The democratization effect matters because mispricings in non-tech AI adopters tend to be most pronounced in mid-cap industrials, the $5-20 billion market cap range where sell-side coverage is thinner. Large-cap tech gets covered by 30 analysts. A mid-cap industrial manufacturer implementing AI-driven quality control might have four or five analysts, and those analysts are often generalists covering the entire sector rather than specialists tracking AI adoption curves.
This is where fintech AI tools create genuine edge. If you can systematically scan earnings calls, 10-K filings, and investor presentations across 200 mid-cap industrials and flag the ones showing accelerating AI adoption language, you're effectively doing the work of a dedicated research team. The first-mover advantage isn't just about the companies adopting AI; it's about the investors who identify those adopters before the broader market reprices them.
What to Watch For
If you're trying to apply this framework, here are some concrete signals worth tracking:
- Capital expenditure composition shifts. Companies redirecting capex from pure capacity expansion toward automation and digital infrastructure. Look for AI-related capex growing as a percentage of total investment.

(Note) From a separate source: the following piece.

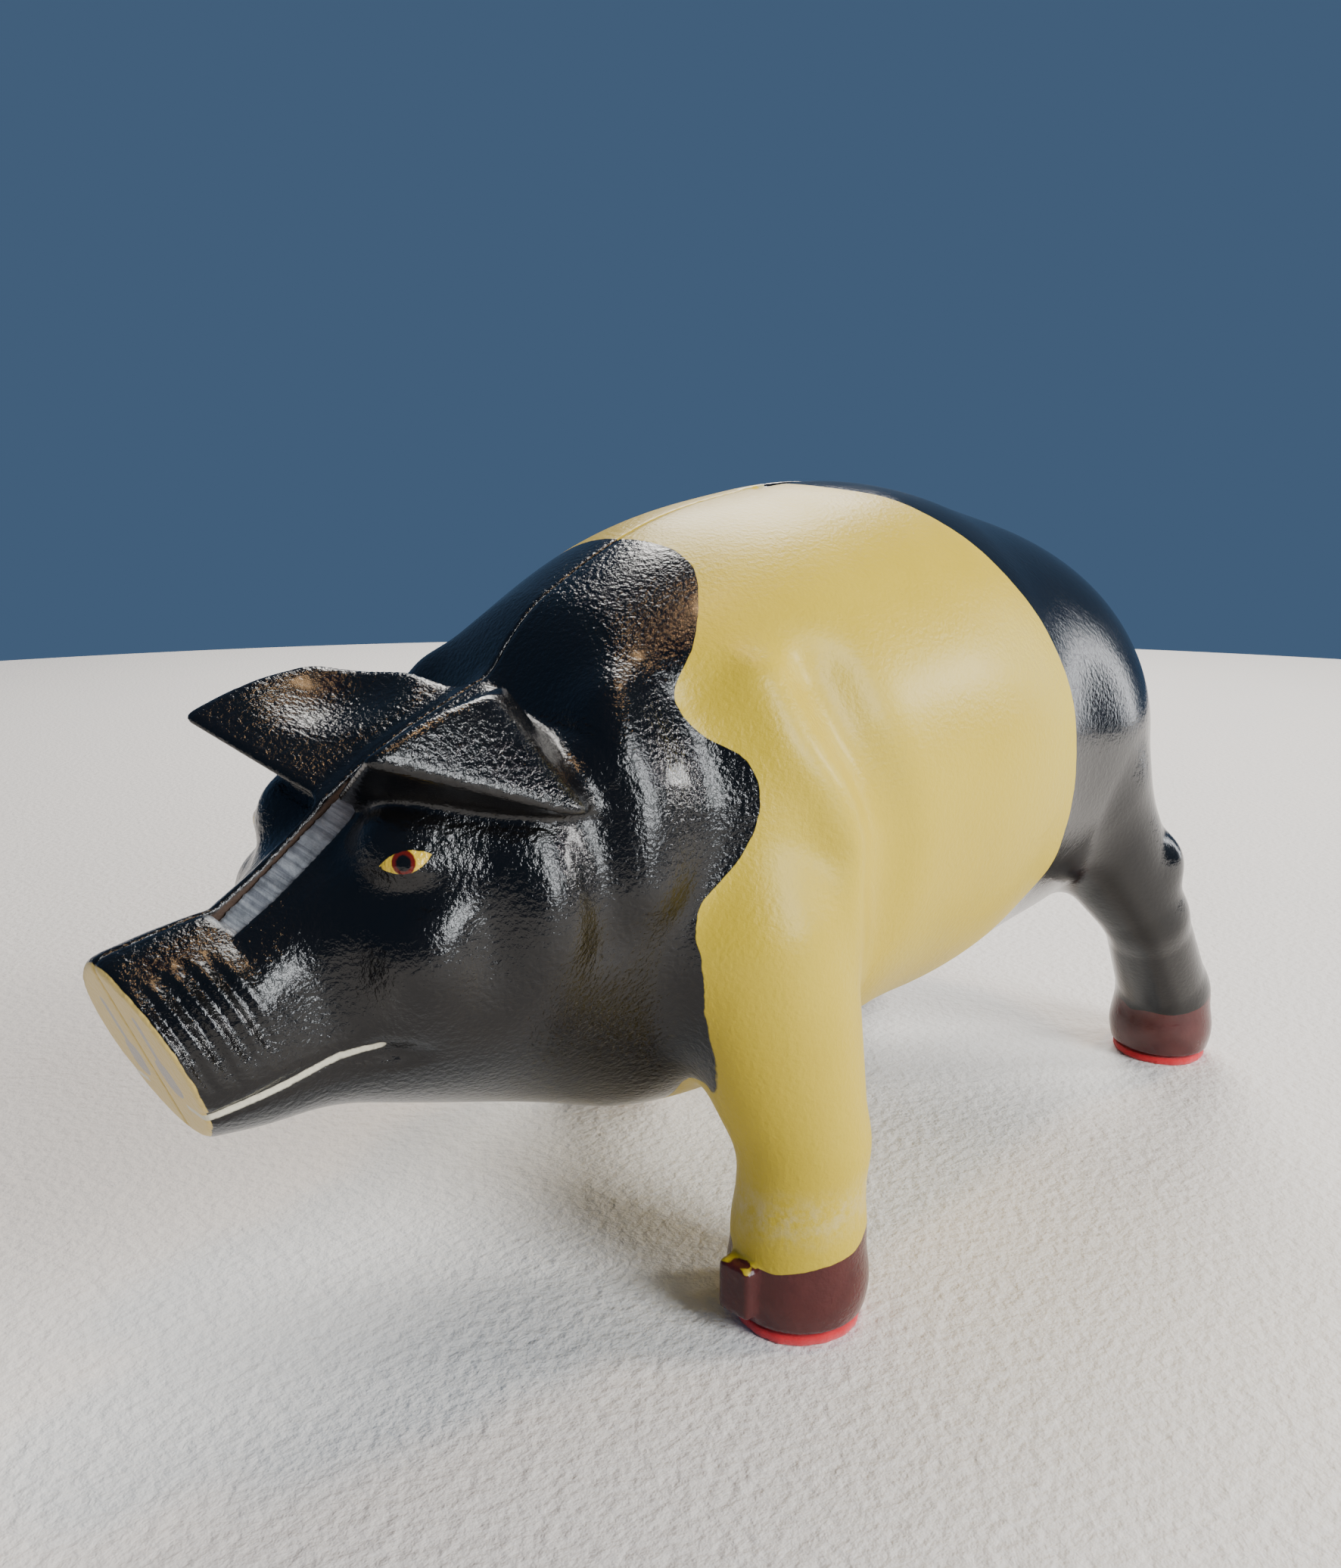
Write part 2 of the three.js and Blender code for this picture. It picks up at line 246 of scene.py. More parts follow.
EAR_TIP = (-108.6, -27.2, 108.3)
EAR_UPPER = ((-94, -26.5, 114.3), (-83, -24.5, 116.4), (-73, -15, 115.2))
EAR_LOWER = ((-92, -30.5, 103.5), (-84, -34.5, 100.5), (-74.5, -38.8, 96))
EAR_ROOT = ((-97.5, 0, 95.6), (-66, 0, 110.8), (-66, -30, 96), (-96.5, -10, 98))
EAR_PLANES = hull_planes((EAR_TIP,) + EAR_UPPER + EAR_LOWER + EAR_ROOT)
EAR_FACE = vec(-0.9017, -0.1002, 0.4208)      # way that the ground face of the tip looks
EAR_GROUND = 2.6                              # taken off the ear's point

WRINKLE_PITCH = 3.3                           # of the folds round the snout

TAIL_TURNS = [math.radians(20 - 40 * i) for i in range(8)]    # the curl of the tail

# Joints of the legs (back, inward, up, radius), from the hoof's middle on the ground.
HOOF = ((0, 0, 8, 12.5), (0, 0, 0, 11.2))
FRONT_LEG = ((-0.9, 12, 68, 19.2), (0.9, 0, 33, 11.6), (0, 0, 17, 11.8)) + HOOF
HIND_LEG = ((-36, 11, 74, 17), (-18, -1, 42, 10.2), (0, 0, 17, 11.5)) + HOOF


def behind_snout(p):
    """Distance behind the snout's flat face."""
    return -((p - SNOUT) @ SNOUT_NORMAL)


def above_line(p, start, up, lean):
    """Distance above a plane through a line of the crest, that leans to the left."""
    return (p - start) @ (up * math.cos(lean) - vec(0, math.sin(lean), 0))


def roof(p):
    """Distance above the flat top of the head on both sides of its crest."""
    height = np.maximum(
        above_line(p, CREST_START, CREST_UP, ROOF_LEAN),
        above_line(p, BROW_START, BROW_UP, ROOF_LEAN),
    )
    behind_head = np.maximum(p[..., 0] + 66, 0)
    on_snout = np.maximum(-116 - p[..., 0], 0)
    return height + ROOF_DROP - behind_head * 0.8 - on_snout


def trunk(p):
    """Body, neck and head."""
    depth = ellipsoid(p, (24.4, 0, 89.2), (85.2, 53.8, 57.8))
    depth = join(depth, ellipsoid(p, (-20, 0, 81.8), (41, 44, 49)), 20)
    depth = join(depth, ellipsoid(p, (81.5, 0, 87), (44, 49.3, 46)), 20)
    depth = join(depth, bar(p, (-25, 0, 79.8), (-69, 0, 84.8), 38.7, 32.3), 22)
    depth = join(depth, bar(p, (-70, 0, 88), (-118, 0, 66.8), 16, 13), 12)
    depth = join(depth, ellipsoid(p, (-76.4, -11.5, 74.4), (25, 20, 19.2)), 14)
    depth = join(depth, bar(p, (-116, 0, 67.5), (-130, 0, 65), 13.2, 14.4), 8)
    depth = both(depth, roof(p), 4)
    depth = join(depth, ellipsoid(p, (-87.4, -15.3, 92.3), (12, 8, 8)), 7)
    return join(depth, bar(p, (-105, 0, 64), (-42, 0, 59.5), 12, 29), 16)


def tail(p):
    """Curl of the tail in low relief on the rump."""
    curl = [(0, 5 * math.cos(turn) - 3.8, 98 + 5.5 * math.sin(turn)) for turn in TAIL_TURNS]
    return welt(p * vec(0, 1, 1), [(0, 0, 112), (0, 1, 106)] + curl, 1.9, 2.4)


def crest(p):
    """Roof-like ridge of the face."""
    depth = np.full(p.shape[:-1], np.inf, np.float32)
    for (x1, z1, r1), (x2, z2, r2) in zip(CREST[:-1], CREST[1:]):
        depth = np.minimum(depth, bar(p, (x1, 0, z1), (x2, 0, z2), r1, r2))
    return depth


def body_relief(p):
    """Folds and muscles of the body."""
    valley = [(-26, -42, 112), (-24, -46, 103), (-20, -50, 95), (-17.5, -53, 86), (-17, -54, 66)]
    arm = [(-37, -38, 113), (-36, -43, 104), (-31, -48, 95), (-28.6, -51, 86), (-29, -53, 66)]
    depth = welt(p, valley, 6.5, -3.4)
    depth += welt(p, arm, 5.5, 2.4)
    depth += welt(p, [(-62, -26, 112), (-62, -34, 98), (-63, -37, 84)], 7, 2.6)
    depth += welt(p, [(-50, -34, 110), (-50, -42, 95), (-52, -42, 79)], 6, -1.6)
    return depth + welt(p, [(-71, -34, 97), (-71, -36, 88), (-70, -37, 76)], 4.5, -1.5)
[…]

- Margin trajectory divergence. Within the same sub-sector, companies with AI adoption programs should start showing margin expansion that diverges from peers over 4-6 quarters.

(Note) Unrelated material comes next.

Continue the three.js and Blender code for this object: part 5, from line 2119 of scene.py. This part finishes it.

- Management language evolution. Track the frequency and specificity of AI-related terms in earnings calls over time. Vague references to "digital" are less meaningful than specific mentions of deployed AI systems with quantified results.

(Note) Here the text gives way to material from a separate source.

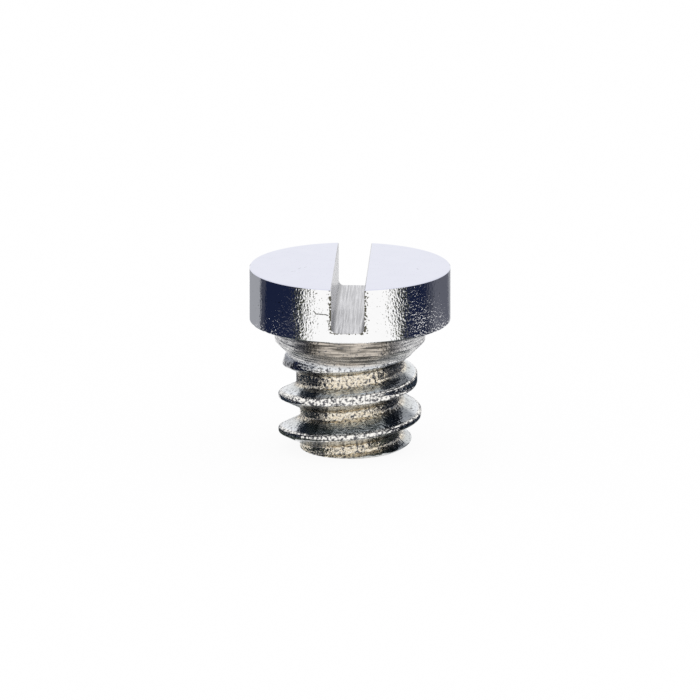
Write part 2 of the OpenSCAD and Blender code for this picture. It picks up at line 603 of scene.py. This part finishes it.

- Workforce composition changes. Companies hiring data scientists and AI engineers alongside traditional industrial roles are signaling serious commitment, not just PR.
- Near-shoring announcements with AI-native facilities. New plant construction that explicitly incorporates AI-driven production systems from the ground up, rather than retrofitting existing operations.
The Bigger Picture
We're in an unusual moment where the market has largely priced AI's impact into the companies selling AI tools and infrastructure, but has been much slower to price it into the companies buying and deploying those tools. That lag creates a window. It won't stay open forever; as AI-driven productivity gains start showing up more clearly in quarterly results, the re-rating will happen. But for now, the combination of AI-powered research tools and a market still anchored to pre-AI valuation frameworks for non-tech sectors creates a genuinely interesting setup.
The investors who benefit most will likely be the ones who use AI not just as an investment thesis, but as an investment process. Using the technology to find the companies that are using the technology. There's a pleasing symmetry to that, and more importantly, there's a practical edge in it.